— PROBLEM STATEMENT —
For the listing that follows, give again exactly the lines from the one with "Write the three.js" to the one with "const FLANK_ROUNDNESS = 1.55;", including both.

— DATA ROWS —
================
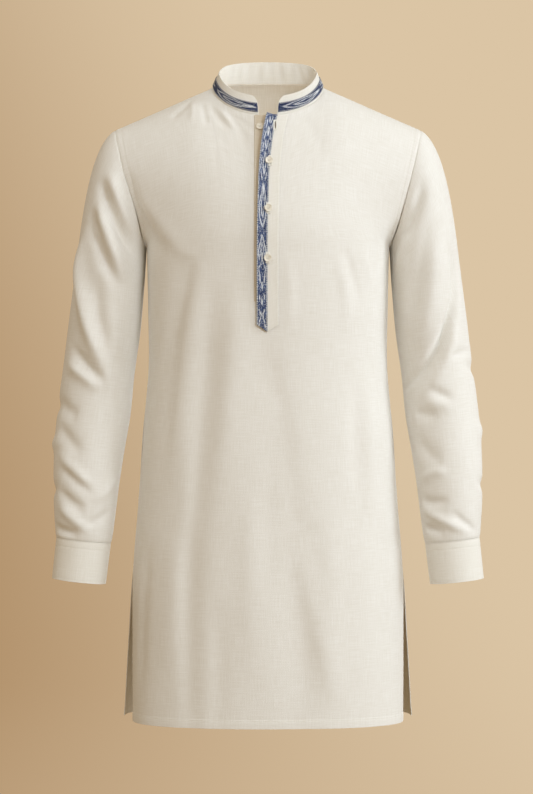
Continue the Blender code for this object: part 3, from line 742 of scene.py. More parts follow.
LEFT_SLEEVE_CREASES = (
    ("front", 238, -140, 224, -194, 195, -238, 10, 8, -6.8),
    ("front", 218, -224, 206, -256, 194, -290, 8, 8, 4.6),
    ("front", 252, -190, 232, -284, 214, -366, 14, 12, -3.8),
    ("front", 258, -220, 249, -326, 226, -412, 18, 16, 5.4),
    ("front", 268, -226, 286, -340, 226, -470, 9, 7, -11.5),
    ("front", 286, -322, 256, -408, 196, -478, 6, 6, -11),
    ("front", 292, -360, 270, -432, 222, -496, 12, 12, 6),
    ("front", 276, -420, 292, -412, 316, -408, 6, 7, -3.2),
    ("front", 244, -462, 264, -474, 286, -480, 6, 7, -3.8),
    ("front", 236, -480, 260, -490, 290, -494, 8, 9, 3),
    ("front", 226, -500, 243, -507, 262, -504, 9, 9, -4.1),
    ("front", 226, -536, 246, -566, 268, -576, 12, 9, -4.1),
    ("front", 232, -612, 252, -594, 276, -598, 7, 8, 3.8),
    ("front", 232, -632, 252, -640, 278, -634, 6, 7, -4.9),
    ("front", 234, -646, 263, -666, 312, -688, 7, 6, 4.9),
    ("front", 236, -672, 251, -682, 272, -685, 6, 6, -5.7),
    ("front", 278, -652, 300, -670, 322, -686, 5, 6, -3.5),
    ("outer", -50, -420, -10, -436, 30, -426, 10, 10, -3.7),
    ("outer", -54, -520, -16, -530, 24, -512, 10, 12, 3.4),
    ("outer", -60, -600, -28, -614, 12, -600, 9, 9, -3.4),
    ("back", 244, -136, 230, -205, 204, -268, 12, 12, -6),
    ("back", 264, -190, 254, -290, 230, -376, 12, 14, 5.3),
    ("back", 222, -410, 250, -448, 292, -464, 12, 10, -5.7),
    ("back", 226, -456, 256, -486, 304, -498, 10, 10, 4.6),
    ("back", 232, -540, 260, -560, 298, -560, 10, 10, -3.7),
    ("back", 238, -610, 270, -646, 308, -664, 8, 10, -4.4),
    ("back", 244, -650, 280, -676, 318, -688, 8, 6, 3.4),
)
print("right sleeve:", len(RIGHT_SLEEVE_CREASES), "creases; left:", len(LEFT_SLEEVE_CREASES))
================
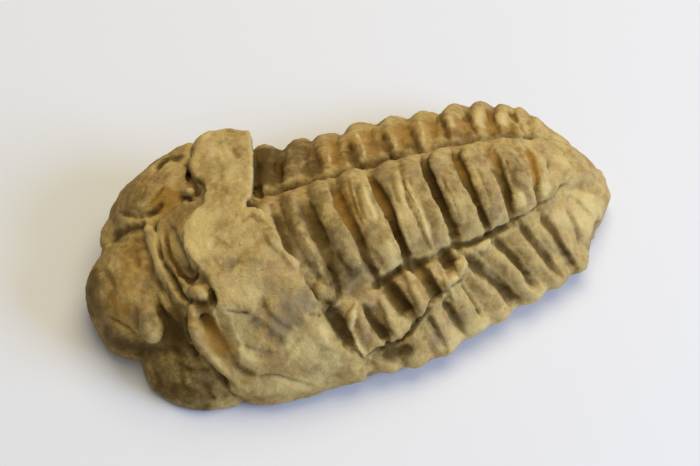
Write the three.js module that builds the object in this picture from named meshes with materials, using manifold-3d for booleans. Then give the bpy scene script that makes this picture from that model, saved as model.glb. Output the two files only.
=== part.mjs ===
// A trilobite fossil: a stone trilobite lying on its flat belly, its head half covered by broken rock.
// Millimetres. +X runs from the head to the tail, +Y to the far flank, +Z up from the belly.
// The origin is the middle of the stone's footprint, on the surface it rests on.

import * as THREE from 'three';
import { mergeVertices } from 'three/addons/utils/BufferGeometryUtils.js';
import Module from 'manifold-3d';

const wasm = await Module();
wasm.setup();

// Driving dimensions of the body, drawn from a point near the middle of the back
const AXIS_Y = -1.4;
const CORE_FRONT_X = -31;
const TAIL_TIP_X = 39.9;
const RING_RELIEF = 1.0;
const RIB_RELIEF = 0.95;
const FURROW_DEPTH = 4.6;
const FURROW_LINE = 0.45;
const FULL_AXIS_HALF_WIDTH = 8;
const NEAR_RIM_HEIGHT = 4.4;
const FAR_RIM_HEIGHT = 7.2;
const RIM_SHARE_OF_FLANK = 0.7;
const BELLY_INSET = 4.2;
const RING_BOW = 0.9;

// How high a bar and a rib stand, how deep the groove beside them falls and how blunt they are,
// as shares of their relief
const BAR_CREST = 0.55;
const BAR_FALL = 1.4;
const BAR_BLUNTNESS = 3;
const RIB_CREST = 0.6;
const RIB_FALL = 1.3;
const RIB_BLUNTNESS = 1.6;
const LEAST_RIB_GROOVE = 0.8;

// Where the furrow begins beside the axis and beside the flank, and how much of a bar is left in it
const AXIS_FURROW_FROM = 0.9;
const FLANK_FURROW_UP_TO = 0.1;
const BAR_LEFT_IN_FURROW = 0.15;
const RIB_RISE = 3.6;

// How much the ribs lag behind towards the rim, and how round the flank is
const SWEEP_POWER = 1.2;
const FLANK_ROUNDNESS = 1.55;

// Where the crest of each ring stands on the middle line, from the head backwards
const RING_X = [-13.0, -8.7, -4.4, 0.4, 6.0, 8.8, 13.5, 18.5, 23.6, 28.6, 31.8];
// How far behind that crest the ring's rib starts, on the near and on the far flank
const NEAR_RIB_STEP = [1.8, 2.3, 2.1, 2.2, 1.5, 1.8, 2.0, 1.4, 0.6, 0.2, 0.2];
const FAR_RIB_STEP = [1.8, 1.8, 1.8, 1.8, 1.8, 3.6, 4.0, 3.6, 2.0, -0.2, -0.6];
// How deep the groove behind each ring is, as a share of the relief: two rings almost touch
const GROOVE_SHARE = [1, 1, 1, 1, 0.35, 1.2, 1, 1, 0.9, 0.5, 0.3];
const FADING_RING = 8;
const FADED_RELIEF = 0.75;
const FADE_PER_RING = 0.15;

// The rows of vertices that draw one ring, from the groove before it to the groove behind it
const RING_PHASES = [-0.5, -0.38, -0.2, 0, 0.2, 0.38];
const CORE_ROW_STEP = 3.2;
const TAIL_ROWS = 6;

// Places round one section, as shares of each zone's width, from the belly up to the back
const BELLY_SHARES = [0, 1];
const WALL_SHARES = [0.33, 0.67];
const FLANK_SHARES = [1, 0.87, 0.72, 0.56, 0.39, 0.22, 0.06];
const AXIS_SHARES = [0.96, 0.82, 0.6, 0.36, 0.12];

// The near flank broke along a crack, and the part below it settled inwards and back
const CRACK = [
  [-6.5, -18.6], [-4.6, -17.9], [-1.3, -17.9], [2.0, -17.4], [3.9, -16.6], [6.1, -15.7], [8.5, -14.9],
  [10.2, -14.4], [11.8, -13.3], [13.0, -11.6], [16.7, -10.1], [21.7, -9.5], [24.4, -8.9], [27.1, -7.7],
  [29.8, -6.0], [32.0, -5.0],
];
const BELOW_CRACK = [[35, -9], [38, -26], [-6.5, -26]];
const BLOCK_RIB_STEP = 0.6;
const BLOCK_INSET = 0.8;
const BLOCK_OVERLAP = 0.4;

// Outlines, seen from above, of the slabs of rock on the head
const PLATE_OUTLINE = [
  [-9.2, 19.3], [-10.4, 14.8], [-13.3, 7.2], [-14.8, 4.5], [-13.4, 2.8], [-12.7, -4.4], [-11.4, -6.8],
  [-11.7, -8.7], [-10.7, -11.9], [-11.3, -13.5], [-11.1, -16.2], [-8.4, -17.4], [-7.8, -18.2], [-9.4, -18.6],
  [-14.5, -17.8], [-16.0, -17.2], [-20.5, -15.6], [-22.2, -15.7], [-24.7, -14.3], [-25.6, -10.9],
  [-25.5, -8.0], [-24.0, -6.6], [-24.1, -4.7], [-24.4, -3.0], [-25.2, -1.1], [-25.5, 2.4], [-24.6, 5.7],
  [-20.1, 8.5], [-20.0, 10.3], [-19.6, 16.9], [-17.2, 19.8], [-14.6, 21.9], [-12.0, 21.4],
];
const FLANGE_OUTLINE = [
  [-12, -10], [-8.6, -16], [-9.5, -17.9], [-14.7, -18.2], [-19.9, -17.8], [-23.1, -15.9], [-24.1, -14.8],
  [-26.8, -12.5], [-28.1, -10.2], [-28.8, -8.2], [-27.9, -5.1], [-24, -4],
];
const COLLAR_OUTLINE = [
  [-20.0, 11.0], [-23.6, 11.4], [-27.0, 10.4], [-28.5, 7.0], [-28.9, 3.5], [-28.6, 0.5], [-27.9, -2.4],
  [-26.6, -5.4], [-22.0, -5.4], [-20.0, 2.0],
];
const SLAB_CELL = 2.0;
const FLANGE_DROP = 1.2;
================
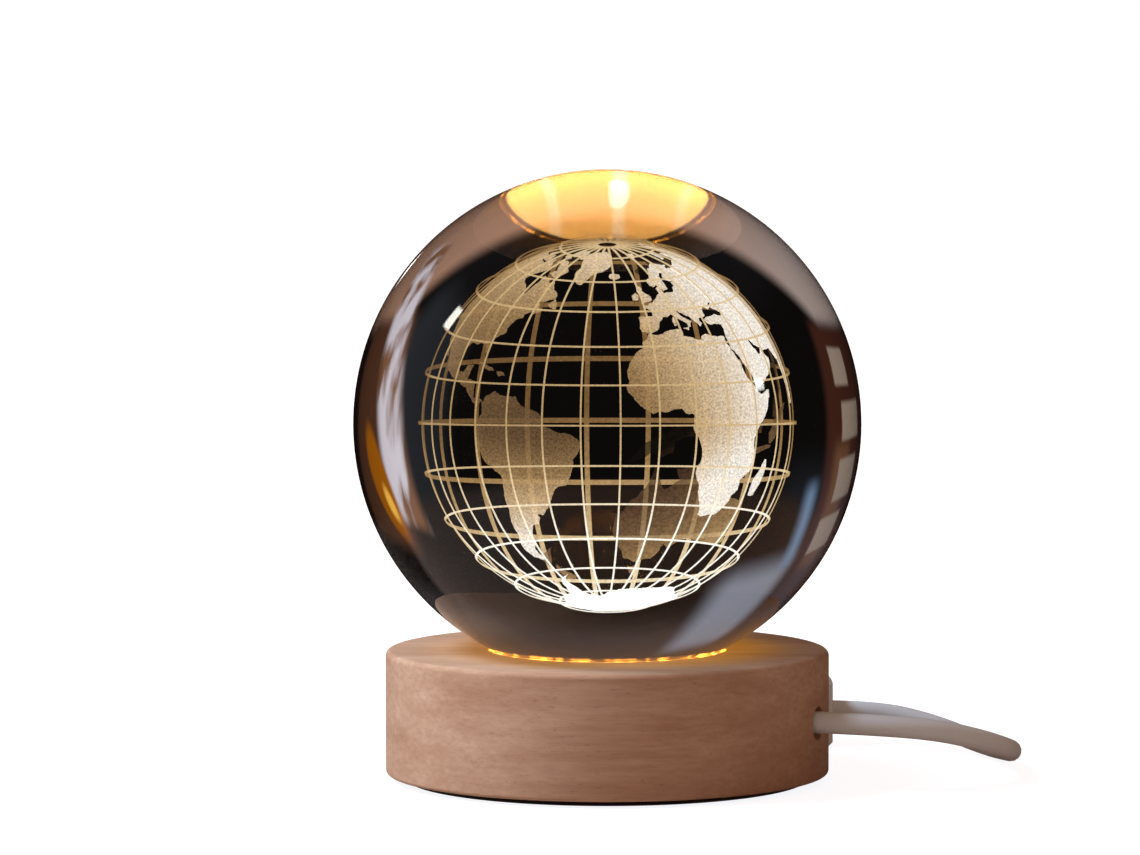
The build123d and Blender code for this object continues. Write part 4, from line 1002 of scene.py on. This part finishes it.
================
— SOLUTION —
Write the three.js module that builds the object in this picture from named meshes with materials, using manifold-3d for booleans. Then give the bpy scene script that makes this picture from that model, saved as model.glb. Output the two files only.
=== part.mjs ===
// A trilobite fossil: a stone trilobite lying on its flat belly, its head half covered by broken rock.
// Millimetres. +X runs from the head to the tail, +Y to the far flank, +Z up from the belly.
// The origin is the middle of the stone's footprint, on the surface it rests on.

import * as THREE from 'three';
import { mergeVertices } from 'three/addons/utils/BufferGeometryUtils.js';
import Module from 'manifold-3d';

const wasm = await Module();
wasm.setup();

// Driving dimensions of the body, drawn from a point near the middle of the back
const AXIS_Y = -1.4;
const CORE_FRONT_X = -31;
const TAIL_TIP_X = 39.9;
const RING_RELIEF = 1.0;
const RIB_RELIEF = 0.95;
const FURROW_DEPTH = 4.6;
const FURROW_LINE = 0.45;
const FULL_AXIS_HALF_WIDTH = 8;
const NEAR_RIM_HEIGHT = 4.4;
const FAR_RIM_HEIGHT = 7.2;
const RIM_SHARE_OF_FLANK = 0.7;
const BELLY_INSET = 4.2;
const RING_BOW = 0.9;

// How high a bar and a rib stand, how deep the groove beside them falls and how blunt they are,
// as shares of their relief
const BAR_CREST = 0.55;
const BAR_FALL = 1.4;
const BAR_BLUNTNESS = 3;
const RIB_CREST = 0.6;
const RIB_FALL = 1.3;
const RIB_BLUNTNESS = 1.6;
const LEAST_RIB_GROOVE = 0.8;

// Where the furrow begins beside the axis and beside the flank, and how much of a bar is left in it
const AXIS_FURROW_FROM = 0.9;
const FLANK_FURROW_UP_TO = 0.1;
const BAR_LEFT_IN_FURROW = 0.15;
const RIB_RISE = 3.6;

// How much the ribs lag behind towards the rim, and how round the flank is
const SWEEP_POWER = 1.2;
const FLANK_ROUNDNESS = 1.55;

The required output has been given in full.